Landowner’s ability to leverage in negotiations over habitat conservation

Voluntary conservation agreements are commonly used to stem the impact of habitat destruction and degradation on terrestrial biodiversity. Past studies that aim to inform how resources for conservation should be allocated across land parcels have assumed the costs of securing conservation on sites can be estimated solely on the basis of the value of alternative land uses. However, in a voluntary negotiation, a landowner could hold-out for a higher payment based on a conservation group or agency’s willingnessto- pay by leveraging the value of biodiversity on the property. We examine landowners’ ability to leverage and the consequences for conservation planning. To explore this, we first use an analytical approximation that simplifies the situation to one where a conservation group prioritizes one site for acquisition.
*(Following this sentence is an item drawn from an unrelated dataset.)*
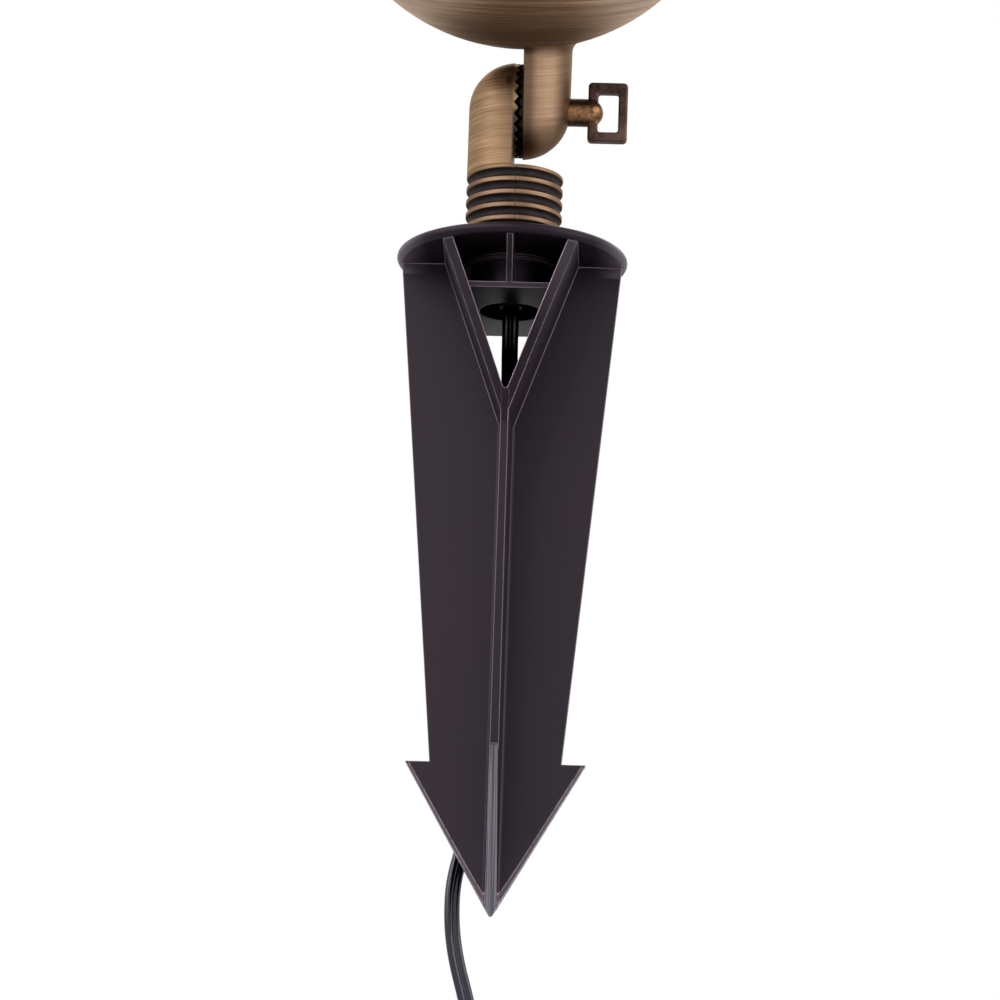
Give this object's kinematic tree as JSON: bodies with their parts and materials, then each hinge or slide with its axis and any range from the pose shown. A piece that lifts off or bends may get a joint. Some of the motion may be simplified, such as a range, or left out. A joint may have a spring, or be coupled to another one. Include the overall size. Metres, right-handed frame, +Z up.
{
  "type": "garden spotlight",
  "caption": "Brass spotlight with a toothed tilting knuckle and thumb screw on a barbed plastic ground stake, with a flat cable.",
  "frame": {"origin": "centre of the flange's underside, where the stake meets the ground", "axes": "+Z up along the neck, +X along the pivot axis towards the thumb screw, -Y to the front"},
  "size_m": [0.1321, 0.1468, 0.5072],
  "materials": {
    "stake": "moulded, dark aubergine grey",
    "brass": "brushed and aged",
    "rubber": "matt black",
    "cable": "satin black jacket",
    "tie": "black nylon",
    "copper": "bare copper",
    "core_white": "white insulation",
    "core_black": "black insulation",
    "bush": "plain bronze",
    "sleeve": "clear yellow",
    "tab": "tinned",
    "lamp": "die cast, bright cup",
    "board": "white board",
    "driver": "green board",
    "optic": "clear moulded",
    "glass": "clear",
    "gasket": "grey silicone",
    "screw": "stainless"
  },
  "bodies": {
    "base": {"stake": "stake", "knuckle_base": "brass", "face_ring": "rubber", "cable_gland": "rubber", "neck_leads": "core_black", "supply_cable": "cable", "cable_hank": "cable", "hank_tie": "tie", "core_ends": "core_black", "stripped_ends": "copper"},
    "carriage": {"pivot_bush": "bush"},
    "screw": {"thumb_screw": "brass", "shaft_ring": "rubber"},
    "head": {"bowl_housing": "brass", "bowl_grommet": "rubber", "lead_black": "core_black", "lead_white": "core_white", "lead_sleeves": "sleeve", "lamp_tabs": "tab", "lamp_body": "lamp", "driver_board": "driver", "led_board": "board", "led_optics": "optic", "lamp_lens": "glass", "lamp_ring": "rubber", "lens_gasket": "gasket", "cover_glass": "glass", "bezel": "brass", "bezel_screws": "screw"}
  },
  "joints": [
    {"name": "knuckle_clamp", "type": "slide", "parent": "base", "child": "carriage", "axis": [1, 0, 0], "range_m": [-0.00127, 0]},
    {"name": "head_tilt", "type": "hinge", "parent": "carriage", "child": "head", "pos_m": [0, 0, 0.04984], "axis": [1, 0, 0], "range_deg": [-96.92, 41.54]},
    {"name": "thumb_screw_turn", "type": "hinge", "parent": "carriage", "child": "screw", "pos_m": [0, 0, 0.04984], "axis": [1, 0, 0], "range_deg": [-360.5, 0.5]}
  ],
  "couplings": [
    {"joint": "thumb_screw_turn", "follows": "knuckle_clamp", "rad_per_m": 4947.4}
  ]
}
Landowners’ ability to hold-out for higher payments in this situation ranges from approximately 17% to 55% of the value of alternative land uses on the site. We show that landowners’ ability to hold-out for higher payments is more sensitive to variance in the value of alternative land uses than variance in the biodiversity value across properties and is highest when the two factors negatively covary. Next, we consider multi-site selection decisions accounting for community complementarity across parcels. We find that leverage potential can be significantly higher in this context, with a maximum increase of 237% of the value of alternative land uses, and that community irreplaceability is correlated with landowners’ ability to leverage. If one landowner holds out for a higher payment, it has implications for what other parcels should be priorities for protection.